誤解を恐れずに言えば、変化を嫌う人というのは居心地の良い場所から動きたくないだけなのです。しかし、居心地の良い場所に長く留まろうとすることは危険だと言わざるを得ません(詳しくは、居心地の良い場所の危うさの記事を参照)。
もちろん,変えるということはリスクもありますので、何でもかんでも変えれば良いという訳ではありませんし、全部一気に変えてしまうようなこともするべきではないでしょう。勉強や仕事のやり方をほんの少し、1%程度変えるだけで良いのです。仮に月に1回1%の変化でも、(変化部分が重複しないと仮定すれば)年間12%の変化となり、8年と少しで全てを変えることもできますので、世の中の変化にもついていくことができるでしょう。しかし、1%も変化させなければ、世の中の変化に対応できなくなるのは間違いないでしょう。
変化すること自体を日常の一部にする
人は、日常を変化させることを本能的に嫌うものですが、変化が無ければ改善や成長も見込めません。それを解決するためには、「変化すること」自体を当たり前のものとして日常の一部に組み込むことが良いと私は考えています。例えば、勉強や仕事において、普段とは違うやり方やより効率を上げる方法を試すということを日常的に行うのです。そのようにして、1日に1%程度何かを変えるということを当たり前のように行い続けることを習慣化できれば、長期的には大きな成長や改善が見込めるでしょう。
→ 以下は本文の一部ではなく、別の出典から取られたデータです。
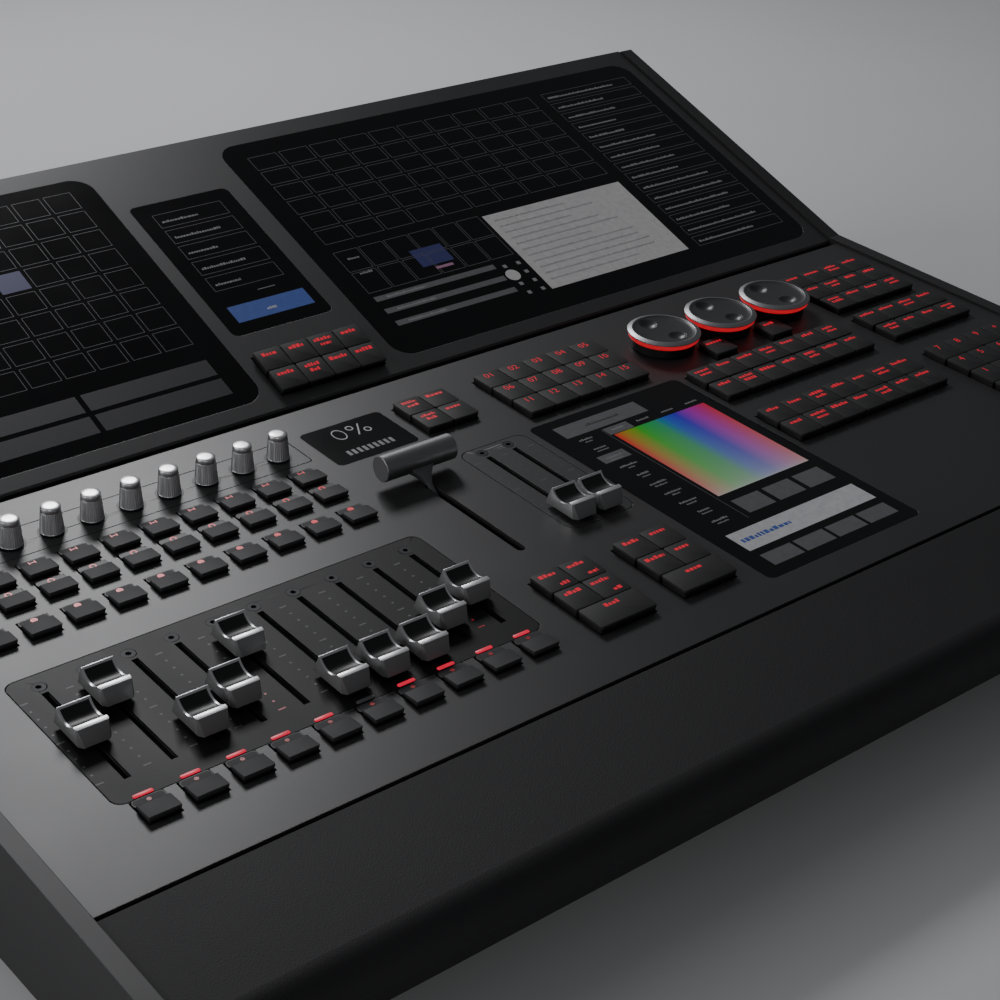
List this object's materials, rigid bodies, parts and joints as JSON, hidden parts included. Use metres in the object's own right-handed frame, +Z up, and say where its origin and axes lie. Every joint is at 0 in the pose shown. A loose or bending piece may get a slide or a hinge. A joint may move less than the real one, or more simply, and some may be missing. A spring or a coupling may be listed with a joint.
{
  "type": "lighting control desk",
  "caption": "Table-top stage lighting control desk: sloping deck of faders, keys, knobs, wheels and a crossfade lever, with a tilting screen deck behind it.",
  "frame": {"origin": "middle of the desk's footprint, on the surface it stands on", "axes": "+X to the operator's right, +Y towards the rear, +Z up"},
  "size_m": [0.68, 0.56, 0.1665],
  "materials": {
    "casing": "fine powder coat, near black",
    "deck_paint": "satin charcoal powder coat",
    "armrest": "fine matt grain",
    "gloss_black": "satin-gloss black laminate",
    "key_rubber": "soft-touch dark grey",
    "cap_metal": "cast and brushed, dark dish",
    "knob_metal": "ribbed, bright",
    "wheel_black": "satin black, bright rim",
    "grip_paint": "satin black with flat light ends",
    "display_black": "glossy glass over a display",
    "dark_steel": "blackened",
    "bright_steel": "plain",
    "socket_metal": "satin nickel",
    "circuit_board": "green solder mask",
    "rubber": "matt"
  },
  "bodies": {
    "desk": {"base_tray": "casing", "left_cheek": "casing", "right_cheek": "casing", "armrest": "armrest", "control_plate": "deck_paint", "rear_panel": "casing", "rear_sockets": "socket_metal", "rubber_feet": "rubber", "case_screws": "dark_steel", "fader_panels": "gloss_black", "fader_tracks": "bright_steel", "control_boards": "circuit_board", "main_board": "circuit_board", "power_supply": "bright_steel", "status_display": "display_black", "palette_screen": "display_black", "lever_bracket": "bright_steel", "hinge_pins": "bright_steel"},
    "screen_deck": {"screen_deck": "deck_paint", "screen_deck_cover": "casing", "main_screen": "display_black", "side_screen": "display_black", "menu_screen": "display_black"},
    "crossfade_lever": {"lever_stem": "dark_steel", "lever_grip": "grip_paint"},
    "fader_01": {"fader_cap_01": "cap_metal"},
    "fader_02": {"fader_cap_02": "cap_metal"},
    "fader_03": {"fader_cap_03": "cap_metal"},
    "fader_04": {"fader_cap_04": "cap_metal"},
    "fader_05": {"fader_cap_05": "cap_metal"},
    "fader_06": {"fader_cap_06": "cap_metal"},
    "fader_07": {"fader_cap_07": "cap_metal"},
    "fader_08": {"fader_cap_08": "cap_metal"},
    "fader_09": {"fader_cap_09": "cap_metal"},
    "fader_10": {"fader_cap_10": "cap_metal"},
    "master_fader_left": {"master_cap_left": "cap_metal"},
    "master_fader_right": {"master_cap_right": "cap_metal"},
    "wheel_1": {"wheel_1": "wheel_black"},
    "wheel_2": {"wheel_2": "wheel_black"},
    "wheel_3": {"wheel_3": "wheel_black"},
    "knob_01": {"knob_01": "knob_metal"},
    "knob_02": {"knob_02": "knob_metal"},
    "knob_03": {"knob_03": "knob_metal"},
    "knob_04": {"knob_04": "knob_metal"},
    "knob_05": {"knob_05": "knob_metal"},
    "knob_06": {"knob_06": "knob_metal"},
    "knob_07": {"knob_07": "knob_metal"},
    "knob_08": {"knob_08": "knob_metal"},
    "knob_09": {"knob_09": "knob_metal"},
    "knob_10": {"knob_10": "knob_metal"},
    "menu_keys": {"menu_keys": "key_rubber"},
    "record_keys": {"record_keys": "key_rubber"},
    "macro_keys": {"macro_keys": "key_rubber"},
    "transport_keys": {"transport_keys": "key_rubber"},
    "commit_key": {"commit_key": "key_rubber"},
    "go_key": {"go_key": "key_rubber"},
    "command_keys": {"command_keys": "key_rubber"},
    "number_keys": {"number_keys": "key_rubber"},
    "playback_keys": {"playback_keys": "key_rubber"},
    "flash_keys": {"flash_keys": "key_rubber"}
  },
  "joints": [
    {"name": "screen_deck_tilt", "type": "hinge", "parent": "desk", "child": "screen_deck", "pos_m": [0, 0.07065, 0.08152], "axis": [1, 0, 0], "range_deg": [0, 35]},
    {"name": "crossfade_lever_swing", "type": "hinge", "parent": "desk", "child": "crossfade_lever", "pos_m": [-0.0612, -0.07199, 0.04802], "axis": [1, 0, 0], "range_deg": [0, 102]},
    {"name": "fader_01_slide", "type": "slide", "parent": "desk", "child": "fader_01", "axis": [0, 0.9972, 0.075], "range_m": [-0.03, 0.03]},
    {"name": "fader_02_slide", "type": "slide", "parent": "desk", "child": "fader_02", "axis": [0, 0.9972, 0.075], "range_m": [-0.048, 0.012]},
    {"name": "fader_03_slide", "type": "slide", "parent": "desk", "child": "fader_03", "axis": [0, 0.9972, 0.075], "range_m": [-0.01, 0.05]},
    {"name": "fader_04_slide", "type": "slide", "parent": "desk", "child": "fader_04", "axis": [0, 0.9972, 0.075], "range_m": [-0.0185, 0.0415]},
    {"name": "fader_05_slide", "type": "slide", "parent": "desk", "child": "fader_05", "axis": [0, 0.9972, 0.075], "range_m": [-0.0465, 0.0135]},
    {"name": "fader_06_slide", "type": "slide", "parent": "desk", "child": "fader_06", "axis": [0, 0.9972, 0.075], "range_m": [-0.001, 0.059]},
    {"name": "fader_07_slide", "type": "slide", "parent": "desk", "child": "fader_07", "axis": [0, 0.9972, 0.075], "range_m": [-0.001, 0.059]},
    {"name": "fader_08_slide", "type": "slide", "parent": "desk", "child": "fader_08", "axis": [0, 0.9972, 0.075], "range_m": [-0.001, 0.059]},
    {"name": "fader_09_slide", "type": "slide", "parent": "desk", "child": "fader_09", "axis": [0, 0.9972, 0.075], "range_m": [-0.0145, 0.0455]},
    {"name": "fader_10_slide", "type": "slide", "parent": "desk", "child": "fader_10", "axis": [0, 0.9972, 0.075], "range_m": [-0.02375, 0.03625]},
    {"name": "master_fader_left_slide", "type": "slide", "parent": "desk", "child": "master_fader_left", "axis": [0, 0.9972, 0.075], "range_m": [0, 0.06]},
    {"name": "master_fader_right_slide", "type": "slide", "parent": "desk", "child": "master_fader_right", "axis": [0, 0.9972, 0.075], "range_m": [0, 0.06]},
    {"name": "wheel_1_turn", "type": "hinge", "parent": "desk", "child": "wheel_1", "pos_m": [0.1376, 0.00961, 0.08585], "axis": [0, -0.075, 0.9972], "continuous": true},
    {"name": "wheel_2_turn", "type": "hinge", "parent": "desk", "child": "wheel_2", "pos_m": [0.1809, 0.00961, 0.08585], "axis": [0, -0.075, 0.9972], "continuous": true},
    {"name": "wheel_3_turn", "type": "hinge", "parent": "desk", "child": "wheel_3", "pos_m": [0.2242, 0.00961, 0.08585], "axis": [0, -0.075, 0.9972], "continuous": true},
    {"name": "knob_01_turn", "type": "hinge", "parent": "desk", "child": "knob_01", "pos_m": [-0.285, 0.02237, 0.0868], "axis": [0, -0.075, 0.9972], "continuous": true},
    {"name": "knob_02_turn", "type": "hinge", "parent": "desk", "child": "knob_02", "pos_m": [-0.265, 0.02237, 0.0868], "axis": [0, -0.075, 0.9972], "continuous": true},
    {"name": "knob_03_turn", "type": "hinge", "parent": "desk", "child": "knob_03", "pos_m": [-0.245, 0.02237, 0.0868], "axis": [0, -0.075, 0.9972], "continuous": true},
    {"name": "knob_04_turn", "type": "hinge", "parent": "desk", "child": "knob_04", "pos_m": [-0.225, 0.02237, 0.0868], "axis": [0, -0.075, 0.9972], "continuous": true},
    {"name": "knob_05_turn", "type": "hinge", "parent": "desk", "child": "knob_05", "pos_m": [-0.205, 0.02237, 0.0868], "axis": [0, -0.075, 0.9972], "continuous": true},
    {"name": "knob_06_turn", "type": "hinge", "parent": "desk", "child": "knob_06", "pos_m": [-0.185, 0.02237, 0.0868], "axis": [0, -0.075, 0.9972], "continuous": true},
    {"name": "knob_07_turn", "type": "hinge", "parent": "desk", "child": "knob_07", "pos_m": [-0.165, 0.02237, 0.0868], "axis": [0, -0.075, 0.9972], "continuous": true},
    {"name": "knob_08_turn", "type": "hinge", "parent": "desk", "child": "knob_08", "pos_m": [-0.145, 0.02237, 0.0868], "axis": [0, -0.075, 0.9972], "continuous": true},
    {"name": "knob_09_turn", "type": "hinge", "parent": "desk", "child": "knob_09", "pos_m": [-0.125, 0.02237, 0.0868], "axis": [0, -0.075, 0.9972], "continuous": true},
    {"name": "knob_10_turn", "type": "hinge", "parent": "desk", "child": "knob_10", "pos_m": [-0.105, 0.02237, 0.0868], "axis": [0, -0.075, 0.9972], "continuous": true},
    {"name": "menu_keys_press", "type": "slide", "parent": "screen_deck", "child": "menu_keys", "axis": [0, 0.377, -0.9262], "range_m": [0, 0.0025], "stiffness_N_per_m": 2400, "springref_m": -0.002},
    {"name": "record_keys_press", "type": "slide", "parent": "desk", "child": "record_keys", "axis": [0, 0.075, -0.9972], "range_m": [0, 0.0025], "stiffness_N_per_m": 1200, "springref_m": -0.002},
    {"name": "macro_keys_press", "type": "slide", "parent": "desk", "child": "macro_keys", "axis": [0, 0.075, -0.9972], "range_m": [0, 0.0025], "stiffness_N_per_m": 4500, "springref_m": -0.002},
    {"name": "transport_keys_press", "type": "slide", "parent": "desk", "child": "transport_keys", "axis": [0, 0.075, -0.9972], "range_m": [0, 0.0025], "stiffness_N_per_m": 2400, "springref_m": -0.002},
    {"name": "commit_key_press", "type": "slide", "parent": "desk", "child": "commit_key", "axis": [0, 0.075, -0.9972], "range_m": [0, 0.0025], "stiffness_N_per_m": 300, "springref_m": -0.002},
    {"name": "go_key_press", "type": "slide", "parent": "desk", "child": "go_key", "axis": [0, 0.075, -0.9972], "range_m": [0, 0.0025], "stiffness_N_per_m": 300, "springref_m": -0.002},
    {"name": "command_keys_press", "type": "slide", "parent": "desk", "child": "command_keys", "axis": [0, 0.075, -0.9972], "range_m": [0, 0.0025], "stiffness_N_per_m": 15000, "springref_m": -0.002},
    {"name": "number_keys_press", "type": "slide", "parent": "desk", "child": "number_keys", "axis": [0, 0.075, -0.9972], "range_m": [0, 0.0025], "stiffness_N_per_m": 6000, "springref_m": -0.002},
    {"name": "playback_keys_press", "type": "slide", "parent": "desk", "child": "playback_keys", "axis": [0, 0.075, -0.9972], "range_m": [0, 0.0025], "stiffness_N_per_m": 9000, "springref_m": -0.002},
    {"name": "flash_keys_press", "type": "slide", "parent": "desk", "child": "flash_keys", "axis": [0, 0.075, -0.9972], "range_m": [0, 0.0025], "stiffness_N_per_m": 3000, "springref_m": -0.002}
  ]
}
また、必ずしも勉強や仕事ばかりではなく、それ以外の普段の生活や娯楽でも、ほんの少しずつ変化を取り入れることは人生を楽しく、豊かにしてくれます。例えば、新しい料理に挑戦するとか、これまで使わなかった洗剤を試してみるというような小さなことであれば明日からでもできます。その他にも、着たことが無い服を着てみたり、やったことがないスポーツに挑戦したり、入ったことが無いお店に入ってみたり、というように、生活の中でほんの少しの変化を日常的に取り入れることが好ましいです。これは言い換えるなら、好奇心を持つということです。
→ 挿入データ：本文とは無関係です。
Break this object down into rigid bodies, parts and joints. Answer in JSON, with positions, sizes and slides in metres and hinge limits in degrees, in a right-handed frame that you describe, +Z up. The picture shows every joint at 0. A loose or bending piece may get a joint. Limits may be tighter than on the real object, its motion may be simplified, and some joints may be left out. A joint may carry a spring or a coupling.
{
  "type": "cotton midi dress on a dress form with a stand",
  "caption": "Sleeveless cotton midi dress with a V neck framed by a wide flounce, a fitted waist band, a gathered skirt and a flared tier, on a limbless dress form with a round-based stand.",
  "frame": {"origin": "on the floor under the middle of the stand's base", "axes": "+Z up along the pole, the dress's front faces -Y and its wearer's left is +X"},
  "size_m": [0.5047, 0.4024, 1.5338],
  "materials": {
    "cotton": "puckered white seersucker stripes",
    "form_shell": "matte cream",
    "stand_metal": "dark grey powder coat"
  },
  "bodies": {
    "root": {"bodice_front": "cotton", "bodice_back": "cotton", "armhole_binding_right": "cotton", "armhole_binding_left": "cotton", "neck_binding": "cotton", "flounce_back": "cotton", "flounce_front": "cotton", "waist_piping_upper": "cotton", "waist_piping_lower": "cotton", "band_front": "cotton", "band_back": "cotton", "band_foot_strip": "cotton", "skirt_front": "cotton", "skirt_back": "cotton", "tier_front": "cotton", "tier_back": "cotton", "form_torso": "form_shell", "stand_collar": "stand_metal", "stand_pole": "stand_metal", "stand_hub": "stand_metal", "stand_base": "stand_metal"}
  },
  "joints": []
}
もちろん、ギャンブルや夜の街で遊んだりするようなリスクが大きいことは控えるべきですが、リスクを考慮した上で好奇心を持っていろいろな変化を受け入れることで、新しい発見があったり、人生を変えるきっかけを見出したりすることができるようになります。
マネジメントは変化に対応するための活動
マネジメントを行う上で必要な認識のページでも書きましたが、マネジメントには万人共通・永遠不変の正解はありません。それは、マネジメントは変化に対応するための活動だからです。もし、マネジメントを行う上で、あらかじめ”正解”を決めてしまうと、その”正解”と矛盾する方法を試すことができなくなります。つまり変化に柔軟に対応できなくなってしまうのです。
とはいえ、マネジメントにも活動の基本となるものはあります。例えば、「明らかに間違った勉強」をしないようにし、「効率の良い勉強法」を奨励していきますが、当塾で推奨する「効率の良い勉強法」も決して永遠不変のものではありません。検討していけば、より良い勉強方法も見つかるでしょうし、そもそも今後大学受験の試験制度自体が大きく変わる可能性もあるのです。そのため、現時点で「効率が良いと考えられる勉強法」での学習を行いつつ、それをより発展させるために新しい方法をどんどん試してトライアンドエラーを繰り返すことが重要だと言えます。
正しい努力を一定量以上するの記事でも書いた通り、成果を確実に出すためには、ただ目の前の勉強や仕事を一生懸命にやるだけでなく、常に考え続け、改善をし続けた上で努力をしなくてはなりません。学習マネジメント塾では、そのような改善を行う”変化の習慣”を身に着けるように指導していきます。そうすることによって、世の中の変化に対応し、長期的にも大きな成果を出すことができるようになるのです。